DATA SEGMENT>
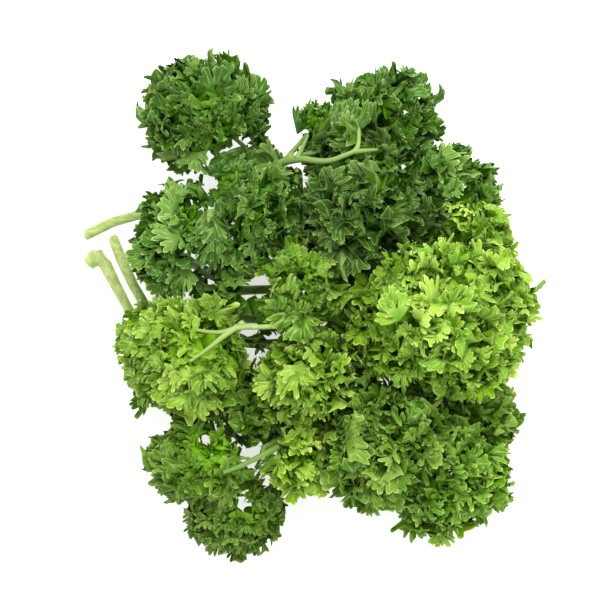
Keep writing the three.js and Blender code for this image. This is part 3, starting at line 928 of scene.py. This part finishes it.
def leaflet_values(grid, fans, room, draw):
    count = len(fans)
    tooth = np.minimum(grid["step"] // STEPS_PER_TOOTH, grid["teeth"] - 1)
    in_tooth = np.abs(grid["step"] - STEPS_PER_TOOTH * tooth - 2) / 2
    order = np.concatenate([np.arange(len(in_tooth)), grid["inner"]])
    lower = np.arange(len(order)) >= len(in_tooth)
    offset = fans[:, order].reshape(-1, 3) - room["middle"]
    depth = np.linalg.norm(offset, axis=1) / reach_of(room, unit(offset))
    return {
        "reach": np.tile(grid["reach"][order], count),
        "tooth": np.tile(in_tooth[order], count),
        "lower": np.tile(lower.astype(float), count),
        "depth": depth,
        "head": np.full(len(depth), HEAD_TONE.get(room["name"], 1.0)),
        "green": np.full(len(depth), HEAD_GREEN.get(room["name"], 0.0)),
        "leaflet": np.repeat(draw.uniform(0, 1, count), len(order)),
    }


trial_values = leaflet_values(LARGE_FAN, trial_sprays[0], trial_room, np.random.default_rng(9))
print("mean depth of the large leaflets", round(float(trial_values["depth"].mean()), 2))

# %% [markdown]
# ## One mesh for a head
#
# A head has some hundreds of leaflets. As single objects they would be slow to draw and hard
# to handle, so all of them are joined into one mesh, written in bulk from rows of numbers. The
# rim of each leaflet is marked as a sharp crease: its two sides are then shaded apart, and the
# edge stays crisp although the faces are smooth.

# %% One mesh for a head
def joined(groups, room, draw):
    """One set of points, triangles, rims and values from several groups of leaflets."""
    points, triangles, rims, values, start = [], [], [], [], 0
    for grid, fans in groups:
        solid = with_lower_side(fans, grid)
        count, size = solid.shape[:2]
        offsets = np.arange(count)[:, None, None] * size + start
        triangles.append((grid["triangles"][None] + offsets).reshape(-1, 3))
        rims.append((grid["rim"][None] + offsets).reshape(-1, 2))
        points.append(solid.reshape(-1, 3))
        values.append(leaflet_values(grid, fans, room, draw))
        start += count * size
    merged = {key: np.concatenate([value[key] for value in values]) for key in values[0]}
    return np.concatenate(points), np.concatenate(triangles), np.concatenate(rims), merged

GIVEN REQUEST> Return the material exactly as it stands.

ANSWER TO THE EXERCISE>
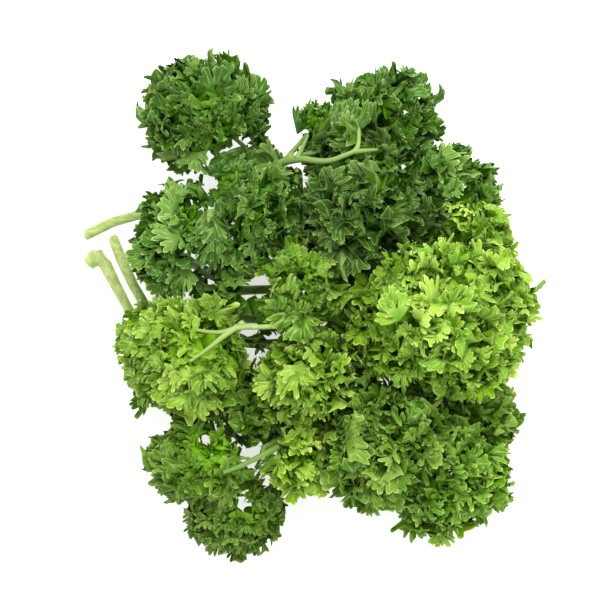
Keep writing the three.js and Blender code for this image. This is part 3, starting at line 928 of scene.py. This part finishes it.
def leaflet_values(grid, fans, room, draw):
    count = len(fans)
    tooth = np.minimum(grid["step"] // STEPS_PER_TOOTH, grid["teeth"] - 1)
    in_tooth = np.abs(grid["step"] - STEPS_PER_TOOTH * tooth - 2) / 2
    order = np.concatenate([np.arange(len(in_tooth)), grid["inner"]])
    lower = np.arange(len(order)) >= len(in_tooth)
    offset = fans[:, order].reshape(-1, 3) - room["middle"]
    depth = np.linalg.norm(offset, axis=1) / reach_of(room, unit(offset))
    return {
        "reach": np.tile(grid["reach"][order], count),
        "tooth": np.tile(in_tooth[order], count),
        "lower": np.tile(lower.astype(float), count),
        "depth": depth,
        "head": np.full(len(depth), HEAD_TONE.get(room["name"], 1.0)),
        "green": np.full(len(depth), HEAD_GREEN.get(room["name"], 0.0)),
        "leaflet": np.repeat(draw.uniform(0, 1, count), len(order)),
    }


trial_values = leaflet_values(LARGE_FAN, trial_sprays[0], trial_room, np.random.default_rng(9))
print("mean depth of the large leaflets", round(float(trial_values["depth"].mean()), 2))

# %% [markdown]
# ## One mesh for a head
#
# A head has some hundreds of leaflets. As single objects they would be slow to draw and hard
# to handle, so all of them are joined into one mesh, written in bulk from rows of numbers. The
# rim of each leaflet is marked as a sharp crease: its two sides are then shaded apart, and the
# edge stays crisp although the faces are smooth.

# %% One mesh for a head
def joined(groups, room, draw):
    """One set of points, triangles, rims and values from several groups of leaflets."""
    points, triangles, rims, values, start = [], [], [], [], 0
    for grid, fans in groups:
        solid = with_lower_side(fans, grid)
        count, size = solid.shape[:2]
        offsets = np.arange(count)[:, None, None] * size + start
        triangles.append((grid["triangles"][None] + offsets).reshape(-1, 3))
        rims.append((grid["rim"][None] + offsets).reshape(-1, 2))
        points.append(solid.reshape(-1, 3))
        values.append(leaflet_values(grid, fans, room, draw))
        start += count * size
    merged = {key: np.concatenate([value[key] for value in values]) for key in values[0]}
    return np.concatenate(points), np.concatenate(triangles), np.concatenate(rims), merged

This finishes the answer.